Schnitzer Steel Industries, Inc. (Nasdaq:SCHN) today reported an adjusted loss per share of $(0.51) for the fourth quarter ended August 31, 2013, excluding a non-cash goodwill impairment charge, other asset impairment charges, restructuring charges and tax valuation allowances. The Company reported a loss per share of $(10.82) for the fourth quarter ended August 31, 2013. This compares with an adjusted earnings per share of $0.11, excluding restructuring charges, and a reported loss per share of $(0.02) for the fourth quarter of fiscal 2012. Notwithstanding the significant impact to earnings as a result of the impairments and other charges, the Company generated positive operating cash flows of $38 million in the fourth quarter.
Challenging market conditions for recycled ferrous metals resulted in lower export selling prices and reduced sales volumes as compared to both the third quarter of fiscal 2013 and the fourth quarter of fiscal 2012. In addition, purchase prices for raw materials did not decrease as much as selling prices during the quarter due to constrained supply which contributed to operating margin compression in both our Metals Recycling and Auto Parts Businesses.
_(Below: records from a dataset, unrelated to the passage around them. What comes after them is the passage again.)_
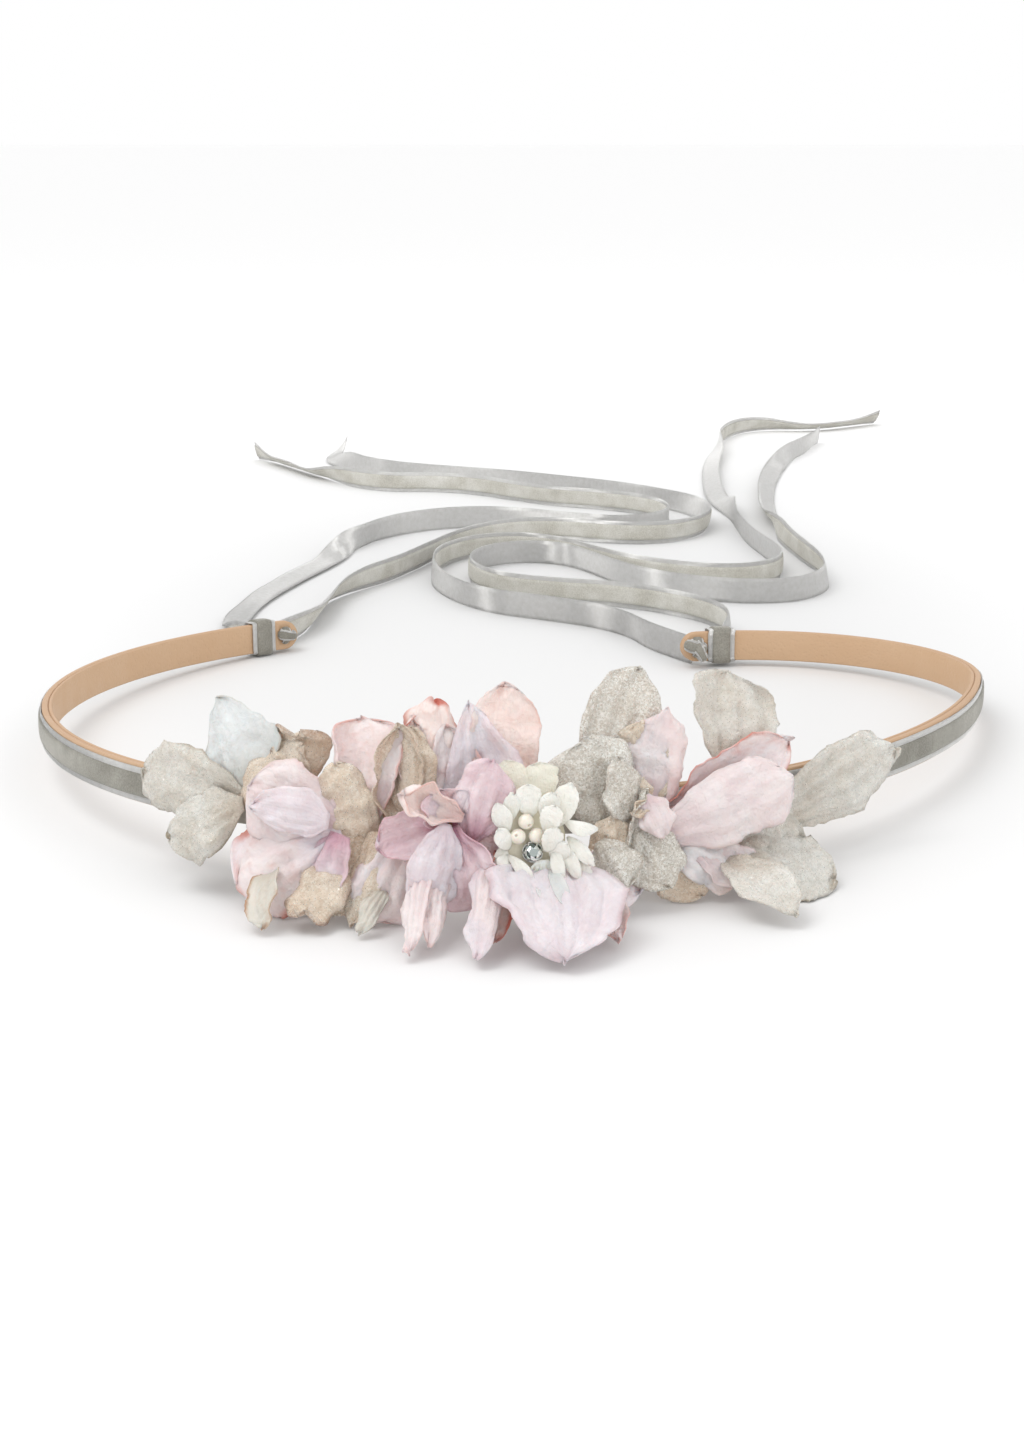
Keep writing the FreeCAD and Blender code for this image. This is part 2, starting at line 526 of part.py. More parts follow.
def tail_solid(points):
    """A ribbon on its edge: straight runs joined by tangent arcs, each as large as its runs allow."""
    corners = [Vector(x, y, TAIL_FLOOR) for x, y in points]
    half = RIBBON_GAUGE / 2
    near_edges, far_edges, radii = [], [], []
    travelled = 0.0
    here = corners[0]
    for before, corner, after in zip(corners, corners[1:], corners[2:]):
        arriving = (corner - before).normalize()
        leaving = (after - corner).normalize()
        turn = arriving.getAngle(leaving)
        shorter = min((corner - before).Length, (after - corner).Length)
        radius = 0.45 * shorter / math.tan(turn / 2)
        radii.append(radius)
        reach = 0.45 * shorter
        start, end = corner - arriving * reach, corner + leaving * reach
        bow = (leaving - arriving).normalize()
        centre = corner + bow * math.hypot(radius, reach)
        middle = centre - bow * radius
        side_in = Vector(-arriving.y, arriving.x, 0) * half
        side_out = Vector(-leaving.y, leaving.x, 0) * half
        left_turn = arriving.cross(leaving).z > 0
        side_mid = (bow if left_turn else bow * -1) * half
        for edges, sign in ((near_edges, 1), (far_edges, -1)):
            edges.append(Part.LineSegment(here + side_in * sign, start + side_in * sign).toShape())
            edges.append(Part.Arc(start + side_in * sign, middle + side_mid * sign,
                                  end + side_out * sign).toShape())
        travelled += (start - here).Length + radius * turn
        here = end
    leaving = (corners[-1] - corners[-2]).normalize()
    side = Vector(-leaving.y, leaving.x, 0) * half
    first = (corners[1] - corners[0]).normalize()
    side_first = Vector(-first.y, first.x, 0) * half
    near_edges.append(Part.LineSegment(here + side, corners[-1] + side).toShape())
    far_edges.append(Part.LineSegment(here - side, corners[-1] - side).toShape())
    travelled += (corners[-1] - here).Length
    caps = [Part.LineSegment(corners[-1] + side, corners[-1] - side).toShape(),
            Part.LineSegment(corners[0] + side_first, corners[0] - side_first).toShape()]
    outline = Part.Wire(Part.__sortEdges__(near_edges + far_edges + caps))
    solid = Part.Face(outline).extrude(Vector(0, 0, RIBBON_WIDTH))
    return solid, travelled, radii


def lay_down(shape):
    """Leans the level crown back onto its ends, as it lies on the table."""
    placed = shape.copy()
    placed.rotate(Vector(0, PIVOT_Y, 0), Vector(1, 0, 0), -LIE_TILT)
    placed.translate(Vector(0, 0, TABLE_GAP))
    return placed


def crown_parts():
    parts = {
        "leather_lining": leather_lining(),
        "spring_core": spring_core(0),
        "leather_cover": leather_cover(),
        "velvet_ribbon": velvet_ribbon(),
        "felt_pad": felt_pad(),
        "left_tie_wrap": tie_wrap(-LEFT_LENGTH, -1),
        "right_tie_wrap": tie_wrap(RIGHT_LENGTH, 1),
        "left_tie_knot": tie_knot(-LEFT_LENGTH, -1),
        "right_tie_knot": tie_knot(RIGHT_LENGTH, 1),
        "floret_stems": floret_stems(),
        "flower_disc": flower_disc(),
        "pearls": pearls(),
        "claw_setting": claw_setting(),
        "rhinestone": rhinestone(),
        "thread_fan": thread_fan(),
    }
    for name, rows in WHITE_PETALS.items():
        parts[name] = white_petals(rows)
    for name, rows in PETALS.items():
        parts[name] = petal_group(rows)
    return parts


def build():
    os.makedirs("parts", exist_ok=True)
    parts = {name: lay_down(shape) for name, shape in crown_parts().items()}
    for name, points in TAILS.items():
        solid, length, radii = tail_solid(points)
        expected = length * RIBBON_GAUGE * RIBBON_WIDTH
        print(f"{name}: length {length:.0f} mm, volume {solid.Volume:.0f} of {expected:.0f} mm3,"
              f" radii {min(radii):.0f} to {max(radii):.0f} mm")
        parts[name] = solid
    for name, shape in parts.items():
        state = "valid" if shape.isValid() else "NOT VALID"
        print(name, state, len(shape.Solids), f"{shape.Volume:.1f} mm3")
        shape.exportStep(f"parts/{name}.step")
    body = Part.makeCompound([shape for name, shape in parts.items() if name not in TAILS]).BoundBox
    print(f"{len(parts)} nodes, crown X {body.XMin:.1f} {body.XMax:.1f}"
          f" Y {body.YMin:.1f} {body.YMax:.1f} Z {body.ZMin:.2f} {body.ZMax:.1f}")


build()
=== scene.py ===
import bpy
import math
import random
from mathutils import Matrix, Vector, noise


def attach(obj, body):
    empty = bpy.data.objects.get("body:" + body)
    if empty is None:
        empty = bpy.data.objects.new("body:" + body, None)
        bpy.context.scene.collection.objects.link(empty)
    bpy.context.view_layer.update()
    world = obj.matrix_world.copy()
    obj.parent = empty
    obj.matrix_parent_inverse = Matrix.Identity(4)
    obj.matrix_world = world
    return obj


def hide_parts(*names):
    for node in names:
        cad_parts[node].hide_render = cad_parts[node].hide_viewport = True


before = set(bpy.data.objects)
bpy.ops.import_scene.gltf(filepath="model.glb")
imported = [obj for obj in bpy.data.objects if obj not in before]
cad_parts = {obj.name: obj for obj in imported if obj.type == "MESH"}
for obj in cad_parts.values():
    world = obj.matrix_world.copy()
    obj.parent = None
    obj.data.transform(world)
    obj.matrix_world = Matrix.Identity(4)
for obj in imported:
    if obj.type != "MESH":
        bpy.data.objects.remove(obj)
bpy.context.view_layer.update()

mm = 0.001
zUp = Vector((0, 0, 1))

# how the crown lies
bandPath = {
    "front": (-4.5, -57.6),                                   # middle of the band's front, mm
    "heading": 4.6,                                           # degrees
    "leftArcs": [(70.0, 54.5), (80.0, 92.5), (85.0, 57.0)],   # radius and length of each arc
    "rightArcs": [(84.0, 52.0), (122.0, 78.5), (38.0, 82.0)],
    "lieTilt": 3.15,                                          # the front is raised by this
    "pivotY": 88.4,
    "tableGap": 0.5,
    "height": 6.0,
    "padFace": 2.9,                                           # from the leather's centre line
}
leftLength = sum(length for radius, length in bandPath["leftArcs"])
rightLength = sum(length for radius, length in bandPath["rightArcs"])

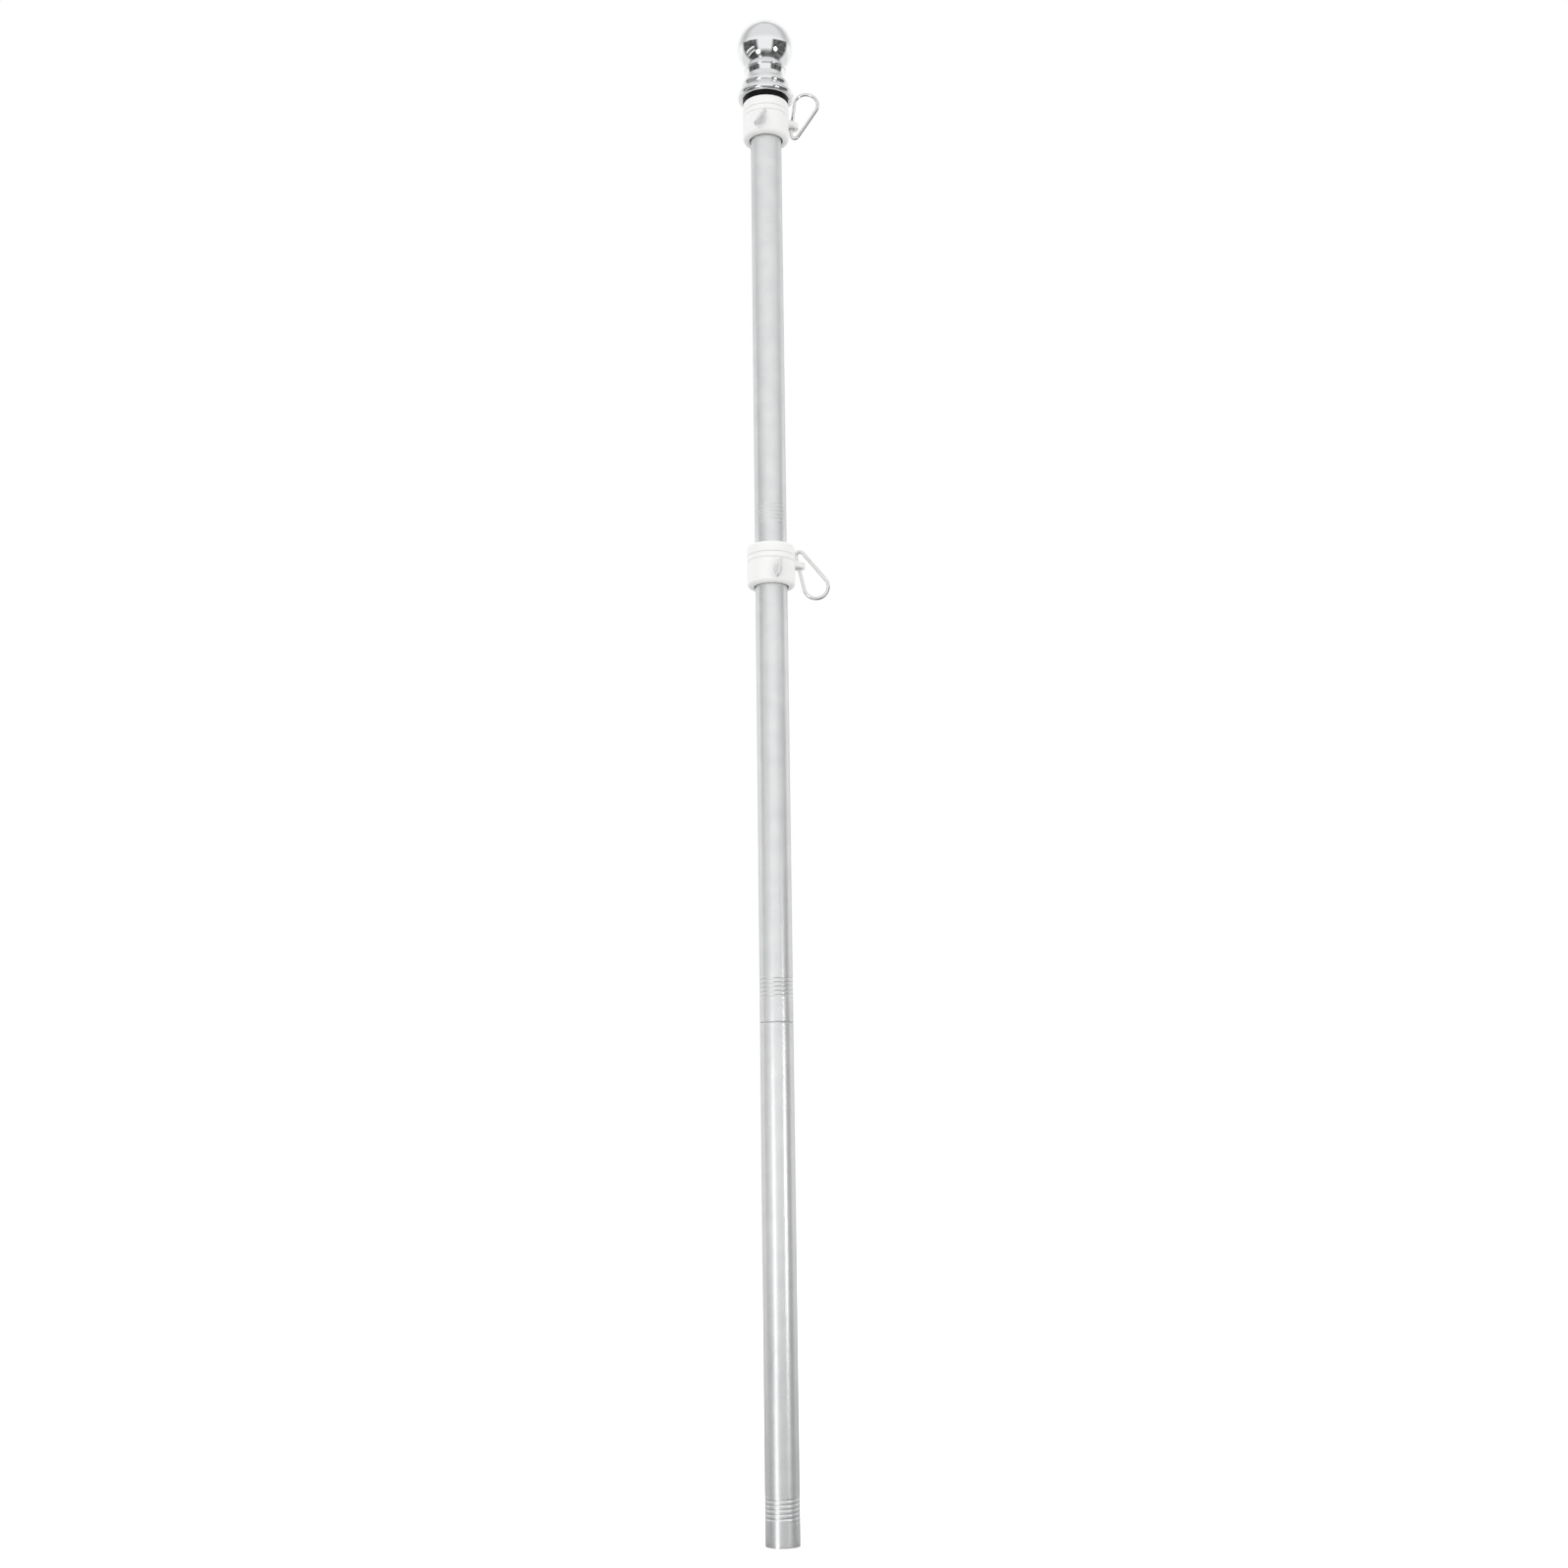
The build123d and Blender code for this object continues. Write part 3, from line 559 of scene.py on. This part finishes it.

In the fourth quarter, our Metals Recycling Business took a non-cash goodwill impairment charge of $321 million and other asset impairment charges of $13 million. In the fourth quarter, MRB’s adjusted operating loss of $6 per ton excludes the non-cash goodwill impairment, other asset impairment charges and restructuring charges. MRB's adjusted operating income includes an estimated adverse impact of $12 per ton from a combination of average inventory costing and other items related to inventory valuations, costs associated with fire damage at two facilities and a bad debt expense from a customer bankruptcy.
Our Auto Parts Business generated operating margins of 7% in the fourth quarter, before the impact of new stores opened in fiscal 2013. APB's operating margin includes an adverse impact of approximately 400 basis points from average inventory costing. During the fourth quarter, APB incurred $2 million of operating losses related to the new sites added during fiscal 2013 which lowered APB's reported operating margin to 4%.